I don't know what you mean by 'a formula for a in terms of the data ....?'
I have just given those(from the first thread)that two formulas are equal to each other. I want to see how one can become the other.
thanks,
The algebra is quite boring.
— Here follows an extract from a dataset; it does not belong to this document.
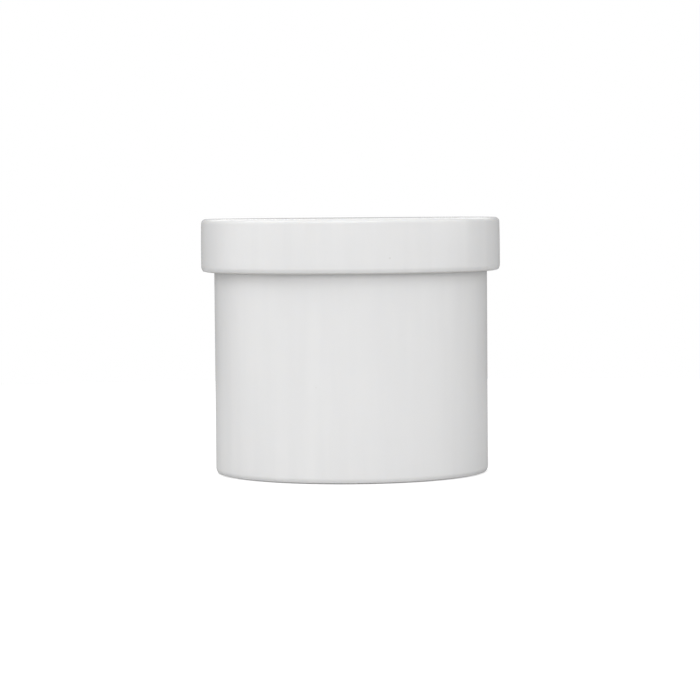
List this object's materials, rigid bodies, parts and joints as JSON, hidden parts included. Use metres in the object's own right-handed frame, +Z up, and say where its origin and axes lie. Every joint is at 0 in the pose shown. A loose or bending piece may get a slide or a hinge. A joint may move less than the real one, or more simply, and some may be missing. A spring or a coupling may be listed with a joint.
{
  "type": "porcelain crucible",
  "caption": "Squat straight-walled porcelain crucible with a loose flat-topped cap lid whose skirt hangs over the rim, for heating and ashing small samples.",
  "frame": {"origin": "centre of the foot ring's resting plane", "axes": "+Z up along the crucible's axis, from the foot to the lid; X and Y are free, because both pieces are bodies of revolution"},
  "size_m": [0.0438, 0.0438, 0.0373],
  "materials": {
    "glazed_porcelain": "clear semi-gloss glaze on white porcelain; foot ring, rim and the skirt's lower edge are left unglazed and matt"
  },
  "bodies": {
    "crucible": {"crucible": "glazed_porcelain"},
    "lid": {"lid": "glazed_porcelain"}
  },
  "joints": [
    {"name": "lid_lift", "type": "slide", "parent": "crucible", "child": "lid", "axis": [0, 0, 1], "range_m": [0, 0.05]}
  ]
}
Consider:

$\displaystyle \sum_{i=1}^{n} (Y_i - \hat{Y}_i)^2$

$\displaystyle = \sum_{i=1}^{n} (Y_i - [a + bX_i])^2$

$\displaystyle = \sum_{i=1}^{n} Y_i^2 - 2Y_i (a + bX_i) + (a + bX_i)^2$

$\displaystyle = .......... zzzzzzzzzzzz$ uh? uh? ughhh .....

$\displaystyle = \sum_{i=1}^{n} Y_i^2 - 2a \sum_{i=1}^{n}Y_i - 2b \sum_{i=1}^{n}Y_i X_i + \sum_{i=1}^{n} a^2 + 2ab \sum_{i=1}^{n} X_i + b^2 \sum_{i=1}^{n} X_i^2$

$\displaystyle = \sum_{i=1}^{n} Y_i^2 - 2a \sum_{i=1}^{n}Y_i - 2b \sum_{i=1}^{n}Y_i X_i + n a^2 + 2ab \sum_{i=1}^{n} X_i + b^2 \sum_{i=1}^{n} X_i^2$

$\displaystyle = \sum_{i=1}^{n} Y_i^2 - 2a \sum_{i=1}^{n}Y_i - 2b \sum_{i=1}^{n}Y_i X_i + n a^2 + b \left(2a \sum_{i=1}^{n} X_i + b X_i^2 \right)$

$\displaystyle = .......... zzzzzzzzzzzz$ uh? uh? ughhhh .....
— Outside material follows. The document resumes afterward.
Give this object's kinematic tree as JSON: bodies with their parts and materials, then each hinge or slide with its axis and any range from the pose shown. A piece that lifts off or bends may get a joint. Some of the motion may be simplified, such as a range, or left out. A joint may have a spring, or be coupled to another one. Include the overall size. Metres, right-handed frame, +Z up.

$\displaystyle = \sum_{i=1}^{n} Y_i^2 - 2a \sum_{i=1}^{n}Y_i - 2b \sum_{i=1}^{n}Y_i X_i + n a^2 + b \left(a \sum_{i=1}^{n} X_i + {\color{red}a \sum_{i=1}^{n} X_i + b X_i^2} \right)$

$\displaystyle = \sum_{i=1}^{n} Y_i^2 - 2a \sum_{i=1}^{n}Y_i - 2b \sum_{i=1}^{n}Y_i X_i + n a^2 + b \left(a \sum_{i=1}^{n} X_i + {\color{red}\sum_{i=1}^{n} X_i Y_i} \right)$

using the normal equations for linear regression

$\displaystyle = \sum_{i=1}^{n} Y_i^2 - 2a \sum_{i=1}^{n}Y_i - b \sum_{i=1}^{n}Y_i X_i + n a^2 + b a \sum_{i=1}^{n} X_i$

$\displaystyle = \sum_{i=1}^{n} Y_i^2 - 2a \sum_{i=1}^{n}Y_i - b \sum_{i=1}^{n}Y_i X_i + n a^2 + a {\color{red}b\sum_{i=1}^{n} X_i}$

$\displaystyle = .......... zzzzzzzzzzzz$ uh? uh? ughhh .....

$\displaystyle = \sum_{i=1}^{n} Y_i^2 - 2a \sum_{i=1}^{n}Y_i - b \sum_{i=1}^{n}Y_i X_i + n a^2 + a \left( {\color{red}\sum_{i=1}^{n} Y_i - na} \right)$

using the normal equations for linear regression again

$\displaystyle = \sum_{i=1}^{n} Y_i^2 - 2a \sum_{i=1}^{n}Y_i - b \sum_{i=1}^{n}Y_i X_i + n a^2 + a \sum_{i=1}^{n} Y_i - na^2$

$\displaystyle = \sum_{i=1}^{n} Y_i^2 - 2a \sum_{i=1}^{n}Y_i - b \sum_{i=1}^{n}Y_i X_i + a \sum_{i=1}^{n} Y_i$

$\displaystyle = .......... zzzzzzzzzzzz$ uh? uh? .....

$\displaystyle = \sum_{i=1}^{n} Y_i^2 - a \sum_{i=1}^{n}Y_i - b \sum_{i=1}^{n}Y_i X_i$.

zzzzzzzzzzzzzzzzzzzzzzzzzzzzz ......... (Dreaming now. Star Wars: .... "Help me Mr Fantastic, you're my only hope. Help me Mr Fantastic, you're my only hope, everyone else hates statistics ......)

5. Originally Posted by mr fantastic
zzzzzzzzzzzzzzzzzzzzzzzzzzzzz ......... (Dreaming now. Star Wars: .... "Help me Mr Fantastic, you're my only hope. Help me Mr Fantastic, you're my only hope, everyone else hates statistics ......)
This is too funny!!

6. Wow~
That's a lot of work. Thank you, Mr fantastic, for spending that much time on this problem
thank you
Judi

7. Originally Posted by Judi
Wow~
That's a lot of work. Thank you, Mr fantastic, for spending that much time on this problem
thank you
Judi
Just wait till you get my invoice ......

(Always a pleasure helping someone with such lovely manners).